Release of helium from vacancy defects in yttria-stabilized zirconia under irradiation

Fission gas retention or release has a critical impact on the function of advanced nuclear materials. Helium trapping in, and release from, radiation defects induced by neutrons and by α decay in YSZ (yttria-stabilized zirconia) is experimentally simulated using synchronized Zr${}^{+}$ and He${}^{+}$ dual ion beam irradiation. The measured damage profiles consist of two peaks which agree well with the calculated profiles of implantation induced excess point defects. This special implantation related effect has to be carefully considered in the evaluation of experimental investigations which simulate isotropic irradiation effects such as α decay. First-principles calculations show that helium is energetically favorable to be trapped by Zr vacancies in YSZ. Implanted helium alone in YSZ is accumulated in undesirable helium bubbles and results in local surface swelling and lift-off. However, under dual beam irradiation helium is released from vacancy defects and is out-diffused at room temperature. Helium is mobilized by a vacancy-assisted trapping/detrapping mechanism induced by the simultaneous Zr${}^{+}$ ion implantation. This behavior avoids the deleterious helium bubble formation and contributes to the suitable application characteristics of YSZ which result in its excellent radiation hardness.

Figure 1

trim simulation of depth profiles for 2.5 MeV Zr${}^{+}$ and 100 keV He${}^{+}$ implantation into ZrO${}_2$ under an incidence angle of 22.5° (right scale).
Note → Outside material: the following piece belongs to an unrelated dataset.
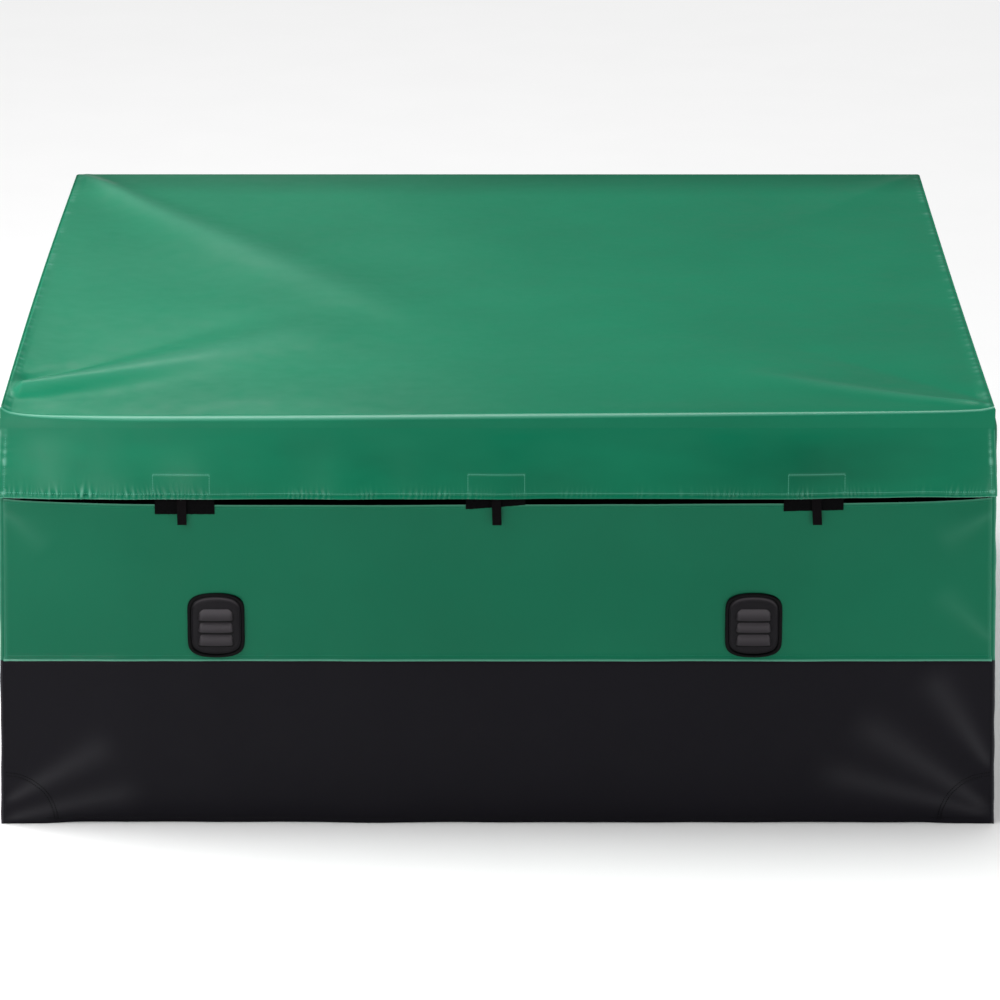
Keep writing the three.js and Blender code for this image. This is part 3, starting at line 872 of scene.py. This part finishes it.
def flap_hem_z(u):
    return HEM_Z + 0.0052 + 0.0016 * u + 0.0007 * ripples(u * TOP_HALF, 0 * u, 66, (0.3, 0.9))


def flap_point(s, z, out=0.0):
    u = np.clip(s / flap_half(z), -1, 1)
    level = lerp(JOIN_Z, flap_hem_z(u), (JOIN_Z - z) / (JOIN_Z - HEM_Z))
    return turned("front", s, -(half_at(level) + flap_out(s, level) + out), level)


def build_flap():
    levels = rows_between(HEM_Z, JOIN_Z, 0.0042, np.linspace(HEM_Z, HEM_Z + 0.024, 21))
    columns = across(1000, 18, 0.018)
    places = [(columns * flap_half(z), np.full_like(columns, z)) for z in levels]
    points = np.array([flap_point(s, z) for s, z in places])
    wear = np.array([flap_wear_and_highlights(s, z) for s, z in places])
    flap = sheet_object("flap_cloth", points, GREEN_CLOTH["flap"], wear=wear)
    hem = build_flap_hem()
    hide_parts("front_flap")
    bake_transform(flap)


def build_flap_hem():
    """The turned-up edge inside the flap."""
    columns = np.linspace(-1, 1, 500)
    points = []
    for z in np.linspace(HEM_Z + 0.0006, HEM_Z + HEM_DEPTH + 0.003, 8):
        s = columns * (flap_half(z) - 0.0006)
        points.append(flap_point(s, np.full_like(s, z), out=-CLOTH - 0.0001))
    hem = sheet_object("flap_hem", np.array(points), GREEN_CLOTH["flap"])
    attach(hem, "flap")
    return hem


# ------------------------------------------------------------------ walls and skirts

def seam_out(above):
    """The green cloth's turned lower edge, lapped over the skirt: a rolled lip, and a dip at its stitches."""
    lap = 0.0009 * (1 - smooth(0.010, 0.016, above)) - 0.0006 * bell(above, SEAM_STITCH, 0.0022)
    return lap + 0.0026 * (1 - smooth(0.0002, 0.0046, above))


def wall_grid(side, holes):
    """A wall's lower edge, its columns, and its rows as shares of the way up. Some run along the holes."""
    low = SEAM_Z - 0.001
    front = side == "front"
    columns = set(np.linspace(-1, 1, 360 if front else 230).round(5))
    extra = [*np.linspace(0.002, 0.05, 14), 0.985, 0.995]
    for lo, hi in holes:
        columns |= {round(lo.x / half_at(lo.z), 5), round(hi.x / half_at(lo.z), 5)}
        extra += [(z - low) / (SLOT_Z - low) for z in (lo.z, hi.z)]
    spacing = 0.006 if front else 0.009
    return low, np.array(sorted(columns)), rows_between(0, 1, spacing / 0.36, extra)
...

The irradiation induced depth distributions of excess vacancies ($V_{\mathrm{EX}}$) and excess interstitials ($I_{\mathrm{EX}}$) generated by Zr${}^{+}$ implantation (red circles, left scale) were calculated with the consideration of additional interstitials introduced by the implanted Zr atoms (+1 atoms). The total amount of displacements ($V_{\mathrm{TOT}}$) is also shown (blue squares, leftmost scale).

Figure 2

(a) RBS spectra of YSZ crystals recorded in random and $〈100〉$-axial directions for irradiation by DB, Zr${}^{+}$ implantation and He${}^{+}$ implantation. $d$($x$) is the fitted dechanneling baseline indicated for the Zr${}^{+}$ implantation. The upper scale indicates the depth position. (b) Damage profiles as generated by DB and Zr${}^{+}$ implantation. The profiles are calculated from the corresponding RBS spectra shown in (a). Two damage peak positions are indicated by arrows termed as $R_p$ and ½$R_p$. They are related to the so called ½$R_p$ effect. The sharp peak at channel 750 is due to backscattering from the sample surface.

Figure 3

Strain depth profiles obtained from the high resolution x-ray scattered intensity distribution on YSZ crystals irradiated by (a) DB, Zr${}^{+}$ implantation and (b) He${}^{+}$ implantation. The annealed samples were thermally processed at 800 °C for 1 h. The peak position related to the ½$R_p$ effect for open volume defect formation is marked by an arrow.

Figure 4

Cross-sectional TEM images of a (a) He${}^{+}$ implanted YSZ sample and a (b) DB (Zr${}^{+}$ and He${}^{+}$) implanted sample. In this case helium was implanted to $1\times {10}^{16}$ cm${}^{-2}$ with an ion energy of 260 keV. The length of the arrows indicates the depth range from surface to 500 nm. Black dots are dislocation loops.

Figure 5

High resolution TEM images of the He${}^{+}$ implanted YSZ sample [Fig. 4a] at the depth position of 300 nm. Circles mark small helium bubbles with diameters of about 1 nm shown in (a) under-focus and (b) over-focus.

Figure 6

(a) $S$ parameter data as a function of incident positron energy for YSZ crystals irradiated by DB, single Zr${}^{+}$ and single He${}^{+}$ implantation. The depth corresponding to the positron energy is plotted by the upper scale. An arrow marks the peak position related to the ½$R_p$ effect for open volume defect formation. (b) $W$-$S$ plot of YSZ crystals irradiated by DB, Zr${}^{+}$ and He${}^{+}$ implantation. The deviation of the $W$-$S$ curve from a straight line is marked by a dashed circle.

Figure 7

Coincidence Doppler broadening ratio curves of DB irradiated YSZ (2.5 MeV Zr${}^{+}$ and 260 keV He${}^{+}$ ions) and of single Zr${}^{+}$ ion irradiated YSZ. The positron energy was 12 keV.

Figure 8

AFM images: (a) virgin YSZ surface, (b) single He${}^{+}$ implanted YSZ surface, and (c) DB (Zr${}^{+}$ and He${}^{+}$) implanted YSZ surface. The scanned area is $10\mu \mathrm{m}\times 10\mu \mathrm{m}$. The height scale bar (right) is 20 nm.